Measurement of two-polarity detector for ballistic computing

The size and number of computations are steadily increasing, leading to growing concerns about the energy consumption associated with them. Reversible computing, which operates differently from conventional (irreversible) logic, has the potential to address this issue. We previously reported ballistic reversible gate circuits [1] that use flux polarities (fluxon and antifluxon) in long Josephson junctions (LJJs) to represent bit states. We have previously engineered LJJs that contain 47 zJ low-energy fluxons, and measured those fluxons in a 4K cryogen-free refrigerator. Here, we present a new detector capable of sorting fluxons by polarity into separate circuit arms and performing readout. Fluxons representing logical 1 are directed to the upper arm and read by one single-polarity detector; antifluxons representing logical 0 are sent to the lower arm and read by another single-polarity detector.

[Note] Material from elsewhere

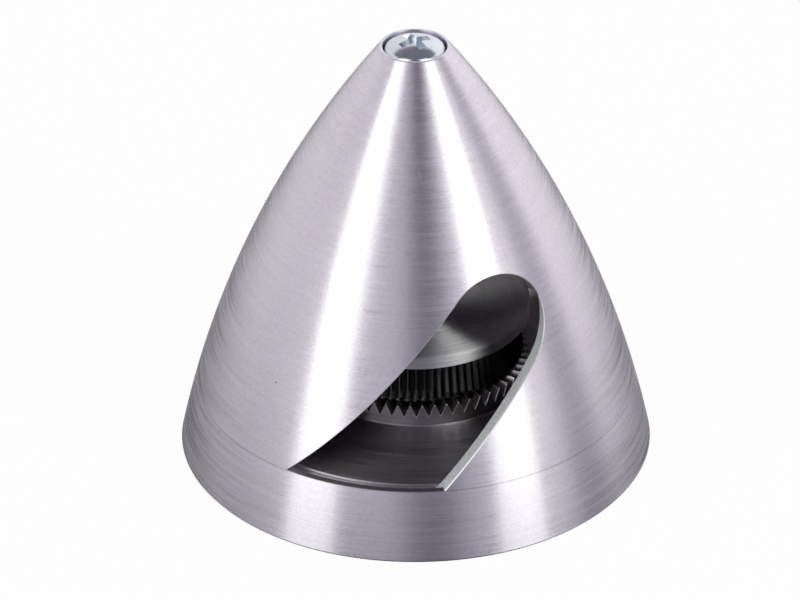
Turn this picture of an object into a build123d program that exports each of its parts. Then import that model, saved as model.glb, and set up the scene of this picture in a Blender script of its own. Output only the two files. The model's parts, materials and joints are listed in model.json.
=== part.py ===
from build123d import *
import math
import os

# Two-blade propeller spinner, in millimetres and degrees.
# The turning axis is Z, with the flat rear rim on Z = 0 and the nose pointing up.
# The blade slots face -Y and +Y, turned a little to the right of the front.

# outer skin, one arc from the rear rim to the nose
base_diameter = 60.0
nose_height = 56.5
skin_arc_radius = 141.0
base_edge_break = 0.3

# cone
cone_wall = 1.9
joint_height = 9.1
lip_width = 1.0
tongue_depth = 0.85
tongue_edge = 0.15
nose_thickness = 7.0
nose_land = 0.32
nose_edge_fillet = 0.15
cavity_roof_fillet = 1.5

# blade slots, milled square to a line through the axis
blade_count = 2
slot_width = 13.0
slot_angle = 45.6
slot_azimuth = 10.5
slot_rise = 6.8
slot_reach = 9.0
slot_edge_break = 0.12

# backplate
register_clearance = 0.1
spigot_height = 0.65
spigot_edge = 0.15
web_rise = 1.6
web_thickness = 4.2
rim_wall = 3.4
recess_fillet = 1.5
hub_radius = 11.0
hub_recess = 1.0
hub_fillet = 1.0
boss_radius = 14.8
boss_height = 2.9
boss_fillet = 0.3
shaft_diameter = 8.0
shaft_clearance = 0.05
bore_edge = 0.4

# radial serrations on the drive face
tooth_count = 60
tooth_depth = 1.65
tooth_crest = 0.12
serration_inner_radius = 9.4
cut_overrun = 0.5

# propeller nut: pilot, fluted drum and collar
pilot_radius = 6.0
pilot_clearance = 0.05
pilot_length = 5.4
pilot_edge = 0.3
drum_bottom_radius = 13.65
drum_top_radius = 12.85
drum_length = 5.15
flute_count = 80
flute_depth = 0.4
collar_radius = 14.45
collar_thickness = 1.75
collar_edge = 0.2
shaft_thread_pitch = 1.25

# pan head nose screw with a cross recess
screw_diameter = 4.0
screw_clearance = 0.2
screw_engagement = 6.0
thread_clearance = 0.05
screw_tip_edge = 0.5
head_diameter = 7.65
head_height = 3.1
head_crown_radius = 6.5
head_edge_fillet = 0.5
head_clearance = 0.2
counterbore_depth = 2.3
recess_span = 4.4
recess_floor_span = 2.2
recess_slot = 1.15
recess_floor_slot = 0.8
recess_depth = 1.9
recess_turn = 28.0

# the nose and the screw head in it
screw_radius = screw_diameter / 2
screw_hole_radius = screw_radius + screw_clearance
head_radius = head_diameter / 2
counterbore_radius = head_radius + head_clearance
nose_face_radius = counterbore_radius + nose_land
head_seat = nose_height - counterbore_depth
head_top = head_seat + head_height
head_shoulder = head_top - head_crown_radius + math.sqrt(head_crown_radius**2 - head_radius**2)
cavity_roof = nose_height - nose_thickness

# the skin's arc, from its two ends and its radius
base_radius = base_diameter / 2
chord = math.hypot(base_radius - nose_face_radius, nose_height)
centre_distance = math.sqrt(skin_arc_radius**2 - (chord / 2) ** 2)
arc_centre_radius = (base_radius + nose_face_radius - 2 * centre_distance * nose_height / chord) / 2
arc_centre_height = (nose_height - 2 * centre_distance * (base_radius - nose_face_radius) / chord) / 2


# radius of the skin, or of the surface that lies inset below it, at a height
def skin_radius(height, inset=0.0):
    return arc_centre_radius + math.sqrt((skin_arc_radius - inset) ** 2 - (height - arc_centre_height) ** 2)


# the arc of the skin, or of the surface that lies inset below it, between two heights
def skin_arc(low, high, inset=0.0):
    heights = (low, (low + high) / 2, high)
    return ThreePointArc(*[(skin_radius(height, inset), height) for height in heights])


# the corner of the sketch in hand that lies at a radius and a height
def corner(radius, height):
    return vertices().sort_by_distance((radius, height))[0]


# the tongue of the cone in the groove of the backplate
joint_radius = skin_radius(joint_height)
tongue_inner_radius = skin_radius(joint_height, cone_wall)
tongue_outer_radius = joint_radius - lip_width
tongue_bottom = joint_height - tongue_depth
groove_outer_radius = tongue_outer_radius + register_clearance
groove_floor = tongue_bottom - register_clearance
spigot_radius = tongue_inner_radius - register_clearance
spigot_top = groove_floor + spigot_height

# heights up the middle, from the web to the end of the screw
web_top = spigot_top + web_rise
web_underside = web_top - web_thickness
drive_face = web_top + boss_height
serration_floor = drive_face - tooth_depth
slot_height = drive_face + slot_rise
pilot_bottom = drive_face - pilot_length
pilot_bore_floor = pilot_bottom - register_clearance
collar_underside = drive_face + drum_length
nut_top = collar_underside + collar_thickness
screw_tip = nut_top - screw_engagement
shaft_thread_top = screw_tip - register_clearance

# the other radii
recess_radius = base_radius - rim_wall
shaft_bore_radius = shaft_diameter / 2 + shaft_clearance
pilot_bore_radius = pilot_radius + pilot_clearance
shaft_thread_radius = (shaft_diameter - shaft_thread_pitch) / 2
cavity_roof_radius = skin_radius(cavity_roof, cone_wall)

os.makedirs("parts", exist_ok=True)

# backplate: one turned piece with a recessed rear, a dished web and a hub
with BuildPart() as backplate:
    with BuildSketch(Plane.XZ):
        with BuildLine():
            skin_arc(0, joint_height)
            Polyline(
                (joint_radius, joint_height),
                (groove_outer_radius, joint_height),
                (groove_outer_radius, groove_floor),
                (spigot_radius, groove_floor),
                (spigot_radius, spigot_top),
                (boss_radius, web_top),
                (boss_radius, drive_face),
                (serration_inner_radius, drive_face),
                (serration_inner_radius, serration_floor),
                (pilot_bore_radius, serration_floor),
                (pilot_bore_radius, pilot_bore_floor),
                (shaft_bore_radius, pilot_bore_floor),
                (shaft_bore_radius, hub_recess),
                (hub_radius, hub_recess),
                (hub_radius, web_underside),
                (recess_radius, web_underside),
                (recess_radius, 0),
                (base_radius, 0),
            )
        make_face()
        fillet(corner(recess_radius, web_underside), recess_fillet)
        fillet(corner(hub_radius, web_underside), hub_fillet)
        fillet(corner(boss_radius, web_top), boss_fillet)
        chamfer(corner(spigot_radius, spigot_top), spigot_edge)
        chamfer(corner(shaft_bore_radius, hub_recess), bore_edge)
        chamfer(corner(base_radius, 0), base_edge_break)
    revolve(axis=Axis.Z)

    # one groove between two teeth: a wedge that narrows towards the axis, so that the crests
    # stay level and the grooves get shallower inwards
    groove_half_width = math.pi * boss_radius / tooth_count - tooth_crest / 2
    for radius in (serration_inner_radius - cut_overrun, boss_radius + cut_overrun):
        rise = tooth_depth * radius / boss_radius
        spread = 2 * groove_half_width * radius / boss_radius
        with BuildSketch(Plane(origin=(radius, 0, drive_face), x_dir=(0, 1, 0), z_dir=(1, 0, 0))):
            with BuildLine():
                Polyline((-spread, rise), (0, -rise), (spread, rise), close=True)
            make_face()
    groove = loft(ruled=True, mode=Mode.PRIVATE)
    with PolarLocations(0, tooth_count):
        add(groove, mode=Mode.SUBTRACT)
backplate.part.label = "backplate"
export_step(backplate.part, "parts/backplate.step")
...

The two-polarity detector is highly beneficial for future gate operations requiring polarity distinction, including a ballistic flip flop (B-FF). Our B-FF, in which we will show the fabrication layout, will be solely powered by the bit state inertia of the incoming bits in LJJs. The two-polarity detector can route bits from the interface to different readout circuits based on their polarity, enabling bit-state distinction.

[1] Wustmann W, Osborn KD. Reversible fluxon logic: Topological particles allow ballistic gates along one-dimensional paths. Physical Review B. 2020 Jan 31;101(1):014516.